El suyo era el pensamiento mediterráneo, el de una pasión moderada por la realidad. El mundo es absurdo, pero vivir vale la pena.  Lourmarin vale la pena. El mistral apenas acaricia la arboleda. El sol brilla en este otoño tan veraniego. Una miríada de minúsculos caracoles blancos conquista toda la vegetación. En la mochila, dos de las últimas biografías publicadas en español sobre nuestro autor. La más intelectual, la de Stephen Eric Bronner, recientemente editada por Página Indómita. La más carnal, la de Virgil Tanese, en Plataforma Editorial. Las dos son magníficas y complementarias.  

Subiendo la estrecha y nada concurrida calle hacia la iglesia, encontramos el caserón, antiguo criadero de gusanos de seda, que el escritor compró un año después de ganar el Premio Nobel, y un año antes de morir. Aunque la calle lleve hoy su nombre, no hay ninguna placa conmemorativa en la fachada. Parece ser que su hija, Catherine, sigue habitando la morada. Seguimos andando sin perturbar ninguna paz. Volvemos al Gaby y recuperamos el hilo de la vida de Camus.  

Amó Italia y a muchas mujeres. Rebelde, nunca revolucionario, nunca marxista. No fue un gran filósofo, pero sí el mejor moralista. Se ubicaba en la izquierda -“a pesar de mí y a pesar de ella”- y no era creyente, pero sus mejores intuiciones eran liberales, y su espiritualidad, cristiana. Defendió la libertad individual y la justicia social, y se enemistó con los dos bloques. Aquella también fue una época de polarización y, por lo tanto, de falsedad. Hoy, como entonces, se exhiben ante nosotros no pocas víctimas fake, las del postureo (in)moral. Camus escribió en La caída: “mucha gente se sube ahora a la cruz únicamente para que se la vea desde más lejos, y no le importa que para ello tenga que pisotear al que se encuentra allí desde hace tanto tiempo”.  

Reprobó a esa izquierda que justificaba cualquier medio en nombre de la revolución, la mentira sistemática del comunismo. Aborreció al pelota de Moscú, al Calígula arrogante y cínico, y a su pandilla de ambiciosos mediocres. La hipocresía de la intelectualidad parisina le corroía las entrañas. Camus, el humanista, el amante de la verdad, defendía la responsabilidad personal y los límites en la acción política. Ninguna abstracción merece el sacrificio de una vida inocente.  

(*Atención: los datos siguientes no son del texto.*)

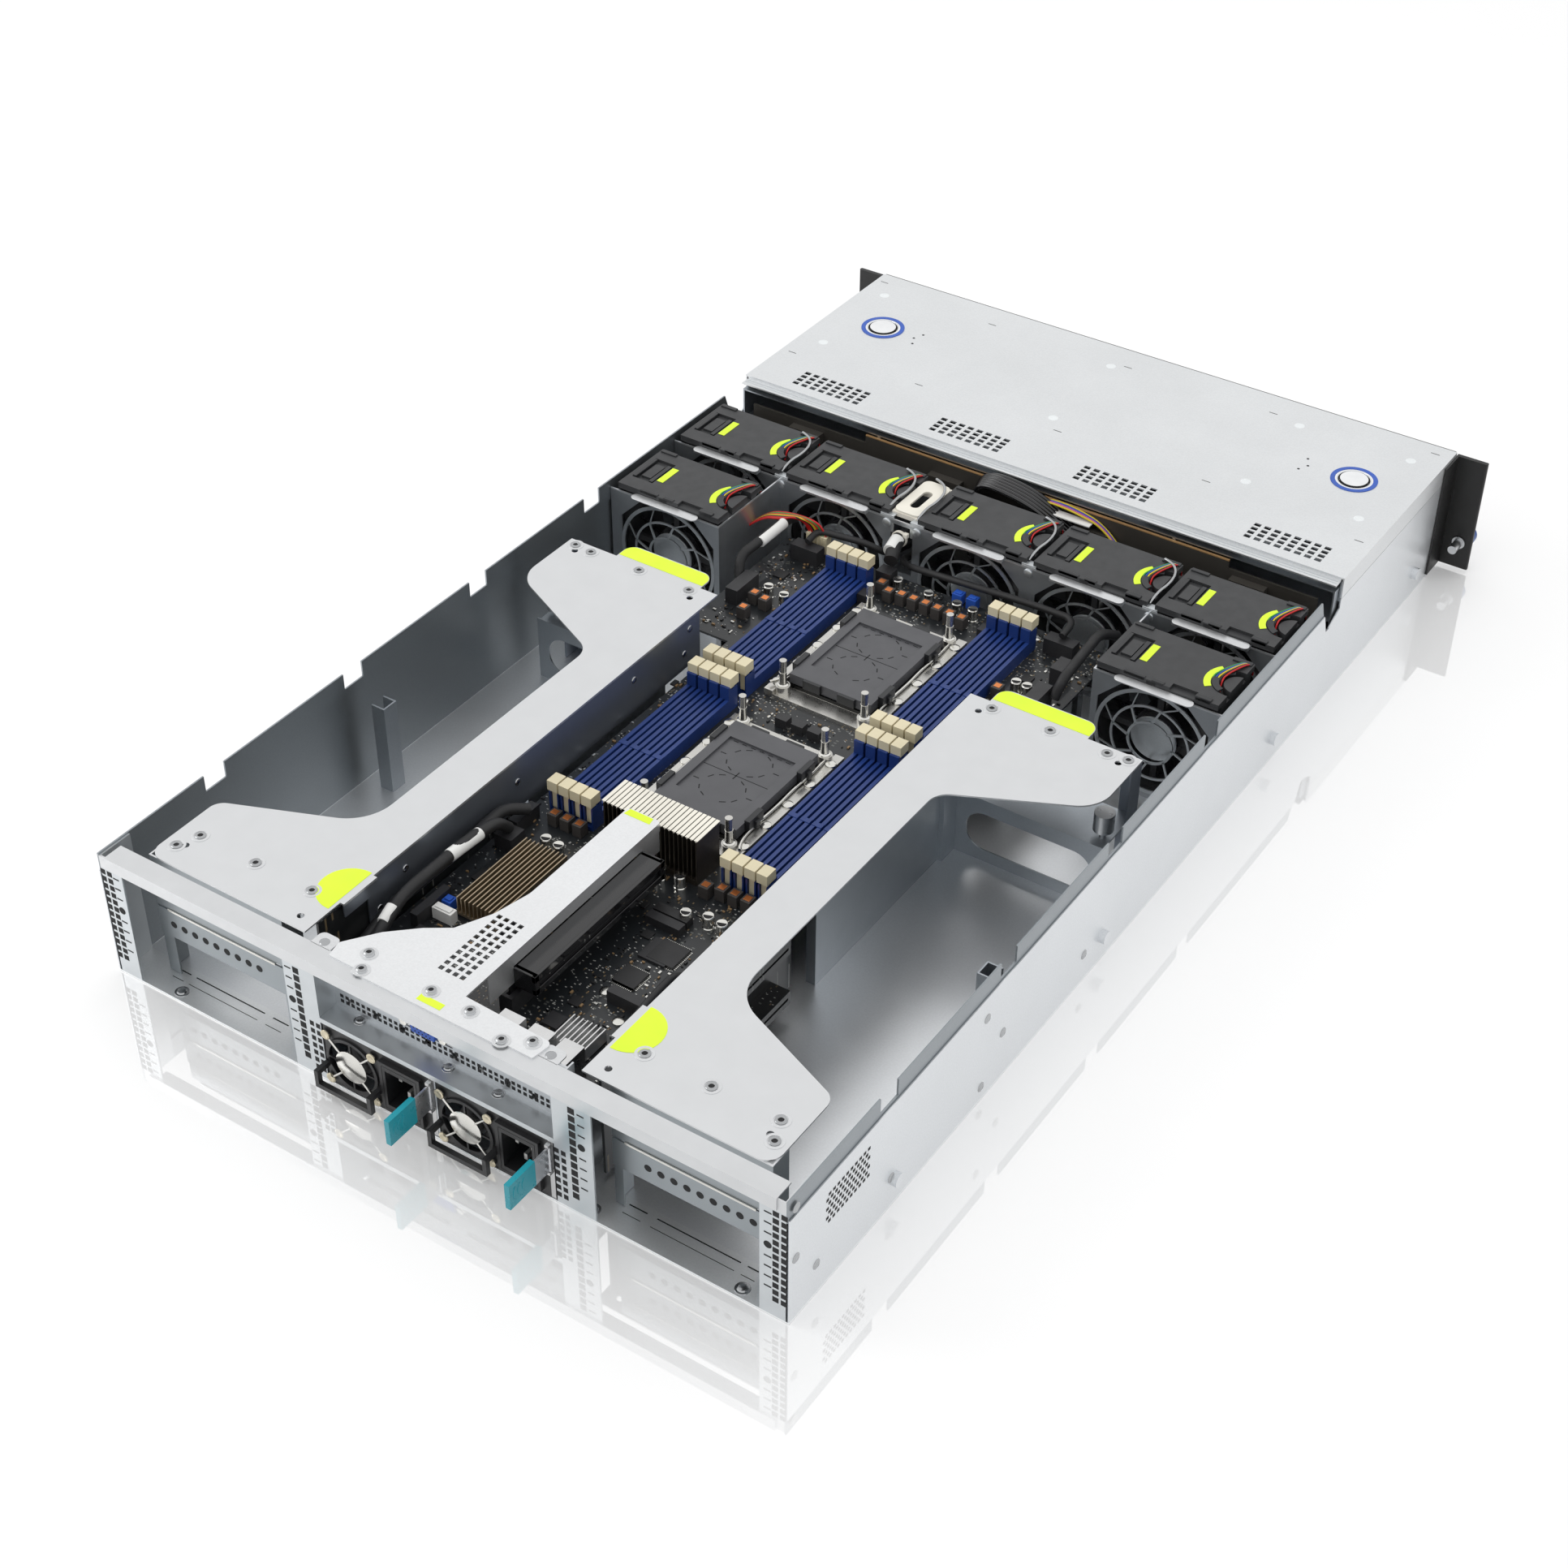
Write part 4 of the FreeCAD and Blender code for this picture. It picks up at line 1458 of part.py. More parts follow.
LEADS = [
    # radius, then the points of the path
    (4.5, ((-150, -190, 62), (32, -190.5, 61), (41.3, -178, 64), (41.3, -120, 68.5), (35, -104, 64.8))),
    (2.2, ((46.5, -188, 48), (46, -150, 49), (46, -118, 58), (58, -112, 65), (92, -108, 64.5),
           (92, -96, 62.2))),
    (2.2, ((38.5, -188, 44), (38.5, -150, 45), (38.5, -114, 57), (-60, -113, 64), (-92, -112, 65),
           (-92, -96, 62.2))),
    (3.2, ((111.7, -48, 54), (115, -54, 66), (112, -104, 68), (116, -118, 60))),
    (3.2, ((-113.7, -48, 54), (-116, -54, 66), (-113, -104, 68), (-118, -118, 60))),
    (3.4, ((72, 232, 60.2), (73, 240, 69), (74, 262, 72), (74, 318, 72), (70, 340, 66), (73, 352, 52))),
    (3.4, ((72, 214, 61.4), (80, 226, 66), (81.5, 262, 62), (81.5, 318, 62), (79, 340, 58), (80, 352, 52.3))),
    (2.2, ((-76, 276, 60), (-76, 284, 66), (-78, 310, 68), (-79.5, 340, 62), (-79.5, 351, 52))),
]


def wiring_harness():
    """Bundled leads between the backplane, the mainboard and the fans, held in place."""
    leads = [shaped(f"Lead{index}", tube(points, radius)) for index, (radius, points) in enumerate(LEADS)]
    node("wiring_harness", group("WiringHarness", leads))


def main():
    """Build every sub-part, test it and write it to its file."""
    builders = (
        chassis_tray, bay_frames, standoffs, rear_frame, front_top_panel, latch_buttons, drive_cage,
        drive_trays, drive_backplane, rack_ears, thumbscrews, fan_partition, fans, motherboard, memory_slots,
        memory_latches, processor_sockets, board_parts, rear_ports, wiring_harness, expansion_cages,
        riser_cards, centre_riser, power_supplies,
    )
    for build in builders:
        build()
    doc.recompute()
    for item in doc.Objects:
        if {"Invalid", "Error"} & set(item.State):
            raise RuntimeError(f"{item.Name} did not compute")
    os.makedirs("parts", exist_ok=True)
    for label, item in NODES.items():
        shape = item.Shape
        if shape.isNull() or not shape.isValid():
            raise RuntimeError(f"{label} has no valid shape")
        box = shape.BoundBox
        print(f"{label}: {len(shape.Solids)} solids, {shape.Volume:.0f}, x {box.XMin:.1f} {box.XMax:.1f}, "
              f"y {box.YMin:.1f} {box.YMax:.1f}, z {box.ZMin:.1f} {box.ZMax:.1f}")
        shape.exportStep(f"parts/{label}.step")
    print(f"{len(NODES)} nodes")


main()
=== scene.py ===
"""Looks of the 2U rack server: materials, small fittings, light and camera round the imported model."""
import math
import random

import bmesh
import bpy
from mathutils import Matrix, Vector


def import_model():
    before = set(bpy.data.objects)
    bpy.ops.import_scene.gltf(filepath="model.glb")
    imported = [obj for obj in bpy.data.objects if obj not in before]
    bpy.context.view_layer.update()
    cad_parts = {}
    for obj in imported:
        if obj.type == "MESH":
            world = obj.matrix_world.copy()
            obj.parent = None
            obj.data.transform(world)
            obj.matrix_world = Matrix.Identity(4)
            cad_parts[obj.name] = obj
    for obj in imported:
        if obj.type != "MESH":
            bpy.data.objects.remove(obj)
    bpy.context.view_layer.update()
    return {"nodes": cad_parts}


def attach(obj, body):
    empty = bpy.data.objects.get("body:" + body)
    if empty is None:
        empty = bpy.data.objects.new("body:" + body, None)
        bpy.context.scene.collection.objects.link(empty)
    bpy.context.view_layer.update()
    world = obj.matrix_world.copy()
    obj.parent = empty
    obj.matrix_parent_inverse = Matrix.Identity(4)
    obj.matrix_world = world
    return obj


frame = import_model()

NODES = frame["nodes"]

# Places and sizes in millimetres, in the frame of the part

MM = 0.001
UP = (0, 0, 1)
BACK = (0, 1, 0)
CAGE_MIDDLE = -1.7
SUPPLIES = {"left": 30.9, "right": -44.5}
FANS = {1: (174.5, -152), 2: (91, -152), 3: (-8.4, -152), 4: (-91.6, -152), 5: (-175, -152),
        6: (173.5, -82), 7: (-173.5, -82)}
FAN_AXIS = 41
SOCKET_MIDDLE = -3.8
SOCKETS = {"front": -15.5, "rear": 122.5}
BOARD_TOP = 48.6
CAGE_TOP = 84.0
LID_TOP = 84.0
RISER_TOP = 85.0
COVER_TOP = 86.9
FILM = 0.18
INNER_WALL = 219.4
OUTER_WALL = 220
REAR_FACE = (391.9, 392.08)
EDGE_ANGLE = math.radians(35)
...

Y en Lourmarin uno sentía y siente los valores concretos de la vida. Sin embargo, lo absurdo estalla cuando menos se espera. El 4 de enero de 1960, el vehículo con el que se dirigía a París colisionaba contra un árbol. Su familia había tomado el tren. Su editor, Michel Gallimard, sobrevive (cinco días) al accidente; él, no. Muere en el acto y a los 46 años. Entre su equipaje encontraron las ciento cuarenta hojas del inacabado El primer hombre

Se hace tarde. A medio camino entre el pueblo y el castillo giro a la izquierda. Y me encuentro ante la tumba, la tumba más austera del más austero de los cementerios. Allí reposa Camus, quien nació en la pobreza y vivió en la verdad política y la infidelidad matrimonial. No obstante, a su lado está enterrada la sufriente Francine, la única mujer que no le fue circunstancial. Es la víspera de Todos los Santos, pero Camus nunca fue un santo. Oscurece. Anochece. Es hora de volver al pueblo.